> _TASK INPUT_
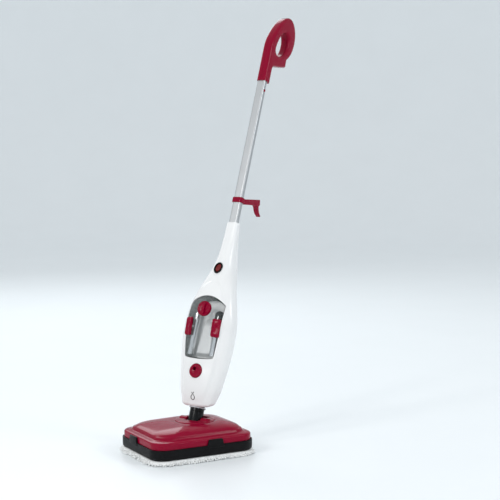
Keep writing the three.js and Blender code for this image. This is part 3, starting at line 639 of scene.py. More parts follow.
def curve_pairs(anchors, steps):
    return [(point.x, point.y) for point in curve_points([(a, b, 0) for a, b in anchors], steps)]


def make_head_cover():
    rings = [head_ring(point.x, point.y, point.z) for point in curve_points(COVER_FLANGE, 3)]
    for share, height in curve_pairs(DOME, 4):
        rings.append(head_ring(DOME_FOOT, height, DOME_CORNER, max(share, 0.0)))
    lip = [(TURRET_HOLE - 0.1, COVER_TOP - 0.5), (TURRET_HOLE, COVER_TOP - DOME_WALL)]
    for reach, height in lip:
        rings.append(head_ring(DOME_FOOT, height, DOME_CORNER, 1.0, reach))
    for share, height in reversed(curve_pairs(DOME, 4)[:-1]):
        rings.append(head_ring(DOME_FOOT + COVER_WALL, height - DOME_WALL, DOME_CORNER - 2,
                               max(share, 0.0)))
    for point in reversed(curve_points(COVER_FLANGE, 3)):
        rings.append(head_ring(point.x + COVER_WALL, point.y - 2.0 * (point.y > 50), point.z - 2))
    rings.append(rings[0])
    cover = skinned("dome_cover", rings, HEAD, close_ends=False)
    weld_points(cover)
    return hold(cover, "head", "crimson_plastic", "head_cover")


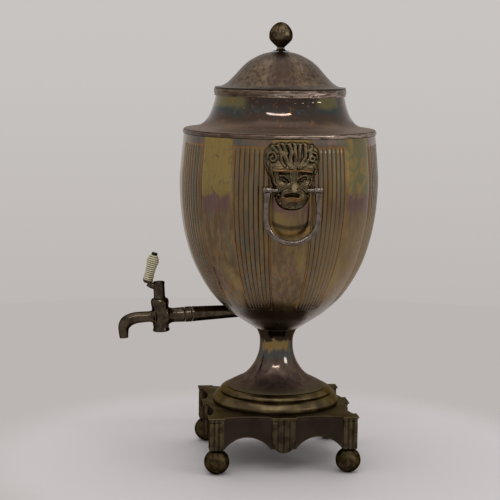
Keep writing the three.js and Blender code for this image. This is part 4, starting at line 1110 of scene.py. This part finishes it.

> _DIRECTIVE_
Every entry should be printed again exactly as written.

> _OUTPUT FOR THIS TASK_
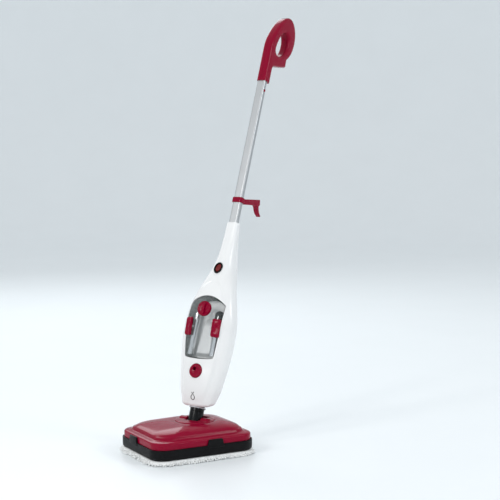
Keep writing the three.js and Blender code for this image. This is part 3, starting at line 639 of scene.py. More parts follow.
def curve_pairs(anchors, steps):
    return [(point.x, point.y) for point in curve_points([(a, b, 0) for a, b in anchors], steps)]


def make_head_cover():
    rings = [head_ring(point.x, point.y, point.z) for point in curve_points(COVER_FLANGE, 3)]
    for share, height in curve_pairs(DOME, 4):
        rings.append(head_ring(DOME_FOOT, height, DOME_CORNER, max(share, 0.0)))
    lip = [(TURRET_HOLE - 0.1, COVER_TOP - 0.5), (TURRET_HOLE, COVER_TOP - DOME_WALL)]
    for reach, height in lip:
        rings.append(head_ring(DOME_FOOT, height, DOME_CORNER, 1.0, reach))
    for share, height in reversed(curve_pairs(DOME, 4)[:-1]):
        rings.append(head_ring(DOME_FOOT + COVER_WALL, height - DOME_WALL, DOME_CORNER - 2,
                               max(share, 0.0)))
    for point in reversed(curve_points(COVER_FLANGE, 3)):
        rings.append(head_ring(point.x + COVER_WALL, point.y - 2.0 * (point.y > 50), point.z - 2))
    rings.append(rings[0])
    cover = skinned("dome_cover", rings, HEAD, close_ends=False)
    weld_points(cover)
    return hold(cover, "head", "crimson_plastic", "head_cover")


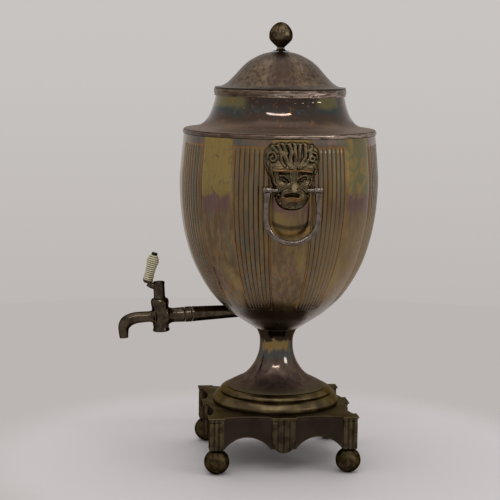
Keep writing the three.js and Blender code for this image. This is part 4, starting at line 1110 of scene.py. This part finishes it.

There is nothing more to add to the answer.